++++ Data shown ++++

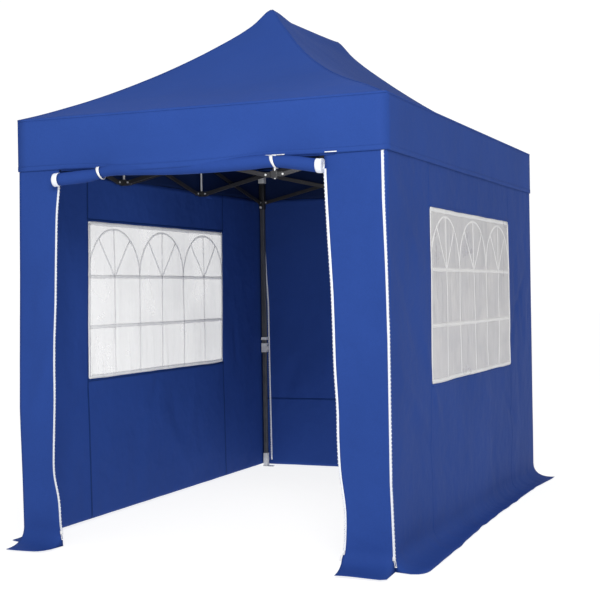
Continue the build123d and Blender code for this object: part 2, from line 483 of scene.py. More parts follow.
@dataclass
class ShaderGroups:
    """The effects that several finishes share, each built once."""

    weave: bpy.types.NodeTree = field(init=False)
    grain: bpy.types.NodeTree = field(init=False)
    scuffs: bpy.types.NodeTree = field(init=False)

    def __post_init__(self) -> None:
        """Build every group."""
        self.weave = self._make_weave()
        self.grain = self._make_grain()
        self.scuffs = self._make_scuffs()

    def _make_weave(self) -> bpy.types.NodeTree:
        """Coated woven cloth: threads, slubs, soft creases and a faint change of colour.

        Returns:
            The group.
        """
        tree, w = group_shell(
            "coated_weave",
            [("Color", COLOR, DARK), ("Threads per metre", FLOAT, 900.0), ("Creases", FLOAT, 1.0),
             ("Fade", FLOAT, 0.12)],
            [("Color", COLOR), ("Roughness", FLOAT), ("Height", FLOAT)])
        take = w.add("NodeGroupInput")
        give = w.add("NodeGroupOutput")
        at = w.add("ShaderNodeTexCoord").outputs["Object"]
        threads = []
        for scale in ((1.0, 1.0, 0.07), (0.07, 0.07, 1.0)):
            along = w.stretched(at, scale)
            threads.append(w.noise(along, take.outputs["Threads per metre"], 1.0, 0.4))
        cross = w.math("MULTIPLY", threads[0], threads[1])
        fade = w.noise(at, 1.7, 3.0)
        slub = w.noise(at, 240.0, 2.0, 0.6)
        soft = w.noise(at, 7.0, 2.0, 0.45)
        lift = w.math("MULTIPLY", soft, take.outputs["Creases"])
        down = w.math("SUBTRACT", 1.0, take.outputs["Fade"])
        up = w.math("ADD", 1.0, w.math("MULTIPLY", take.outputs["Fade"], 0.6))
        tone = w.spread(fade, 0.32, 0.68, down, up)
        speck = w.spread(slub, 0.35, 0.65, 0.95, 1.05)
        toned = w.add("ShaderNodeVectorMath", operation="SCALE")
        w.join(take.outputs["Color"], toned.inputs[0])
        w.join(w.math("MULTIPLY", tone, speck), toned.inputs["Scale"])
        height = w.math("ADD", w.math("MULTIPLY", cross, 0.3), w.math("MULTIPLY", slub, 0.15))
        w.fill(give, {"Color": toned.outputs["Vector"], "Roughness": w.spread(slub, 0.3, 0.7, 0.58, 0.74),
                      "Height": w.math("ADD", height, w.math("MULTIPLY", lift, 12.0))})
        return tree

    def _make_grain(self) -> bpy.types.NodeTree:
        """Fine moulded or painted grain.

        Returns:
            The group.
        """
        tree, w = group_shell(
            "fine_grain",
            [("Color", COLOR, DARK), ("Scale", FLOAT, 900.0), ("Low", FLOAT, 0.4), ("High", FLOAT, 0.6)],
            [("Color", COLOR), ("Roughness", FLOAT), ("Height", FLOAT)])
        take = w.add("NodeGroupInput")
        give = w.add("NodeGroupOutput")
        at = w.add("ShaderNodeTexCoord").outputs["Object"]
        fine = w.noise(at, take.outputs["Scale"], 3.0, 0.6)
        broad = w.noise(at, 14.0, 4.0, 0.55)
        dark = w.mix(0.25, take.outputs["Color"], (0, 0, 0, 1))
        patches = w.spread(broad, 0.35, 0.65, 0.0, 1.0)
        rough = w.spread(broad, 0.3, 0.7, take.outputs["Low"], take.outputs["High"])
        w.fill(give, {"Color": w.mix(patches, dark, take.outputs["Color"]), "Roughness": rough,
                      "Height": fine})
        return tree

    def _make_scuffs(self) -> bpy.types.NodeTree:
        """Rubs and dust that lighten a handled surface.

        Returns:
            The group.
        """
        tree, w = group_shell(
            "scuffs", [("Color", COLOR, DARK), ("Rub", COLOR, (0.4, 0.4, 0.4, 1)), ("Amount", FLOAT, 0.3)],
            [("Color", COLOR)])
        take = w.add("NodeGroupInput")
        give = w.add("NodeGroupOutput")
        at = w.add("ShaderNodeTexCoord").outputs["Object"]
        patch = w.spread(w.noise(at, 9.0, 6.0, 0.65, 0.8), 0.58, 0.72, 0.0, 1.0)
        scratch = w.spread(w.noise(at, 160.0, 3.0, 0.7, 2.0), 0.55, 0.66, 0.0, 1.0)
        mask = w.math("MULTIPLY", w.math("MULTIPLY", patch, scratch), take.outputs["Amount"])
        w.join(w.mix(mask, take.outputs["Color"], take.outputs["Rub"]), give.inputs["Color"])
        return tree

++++

**Task instructions**. Please write out exactly the lines from the start of the data through the line that contains "scuffs: bpy.types.NodeTree = field(init=False)", both ends included, and nothing else.

**Problem solution**.
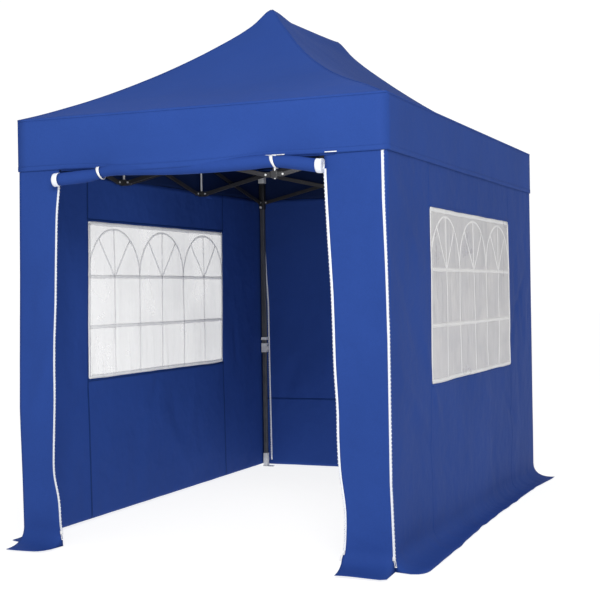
Continue the build123d and Blender code for this object: part 2, from line 483 of scene.py. More parts follow.
@dataclass
class ShaderGroups:
    """The effects that several finishes share, each built once."""

    weave: bpy.types.NodeTree = field(init=False)
    grain: bpy.types.NodeTree = field(init=False)
    scuffs: bpy.types.NodeTree = field(init=False)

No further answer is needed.